SHORT TASK: Verbatim output of all the material below is required.

DATA EXTRACT:
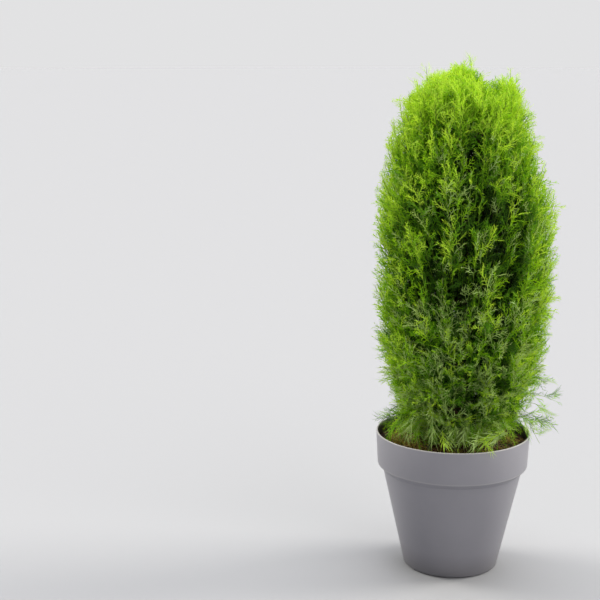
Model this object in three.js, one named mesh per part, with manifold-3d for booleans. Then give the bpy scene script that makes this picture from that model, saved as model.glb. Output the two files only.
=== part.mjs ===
// Potted thuja: an egg-shaped evergreen column of flat fan sprays, in a tapered plastic pot with a collar.
// Millimetres, +Z up, +Y away from the viewer. The origin is the centre of the pot's flat underside.
import * as THREE from "three";
import { mergeVertices } from "three/addons/utils/BufferGeometryUtils.js";
import Module from "manifold-3d";

const wasm = await Module();
wasm.setup();

// Pot
const rimRadius = 150;
const collarFootRadius = 146.5;
const shoulderRadius = 136;
const baseRadius = 92;
const potHeight = 272;
const collarFootHeight = 207;
const shoulderHeight = 197;
const footRounding = 5;
const footCornerShare = 0.3;
const lipRounding = 1;
const potWall = 3;
const potSides = 36;

// Compost
const compostLevel = 256;
const compostDish = 4;
const moundShare = 0.4;
const dishShare = 0.72;
const clearance = 0.3;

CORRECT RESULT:
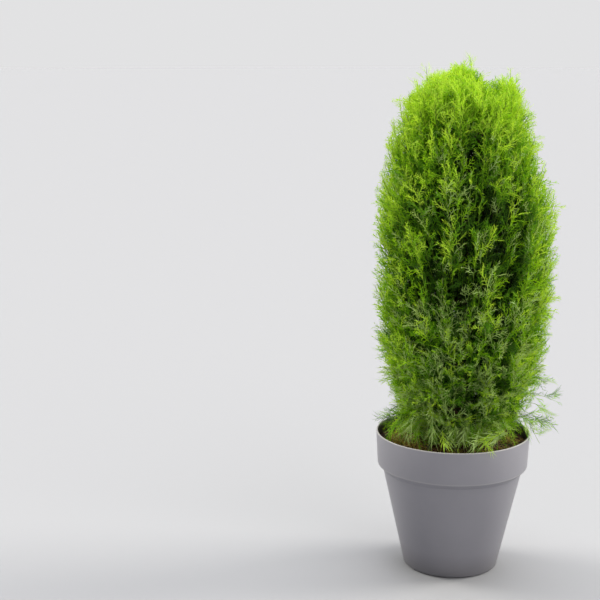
Model this object in three.js, one named mesh per part, with manifold-3d for booleans. Then give the bpy scene script that makes this picture from that model, saved as model.glb. Output the two files only.
=== part.mjs ===
// Potted thuja: an egg-shaped evergreen column of flat fan sprays, in a tapered plastic pot with a collar.
// Millimetres, +Z up, +Y away from the viewer. The origin is the centre of the pot's flat underside.
import * as THREE from "three";
import { mergeVertices } from "three/addons/utils/BufferGeometryUtils.js";
import Module from "manifold-3d";

const wasm = await Module();
wasm.setup();

// Pot
const rimRadius = 150;
const collarFootRadius = 146.5;
const shoulderRadius = 136;
const baseRadius = 92;
const potHeight = 272;
const collarFootHeight = 207;
const shoulderHeight = 197;
const footRounding = 5;
const footCornerShare = 0.3;
const lipRounding = 1;
const potWall = 3;
const potSides = 36;

// Compost
const compostLevel = 256;
const compostDish = 4;
const moundShare = 0.4;
const dishShare = 0.72;
const clearance = 0.3;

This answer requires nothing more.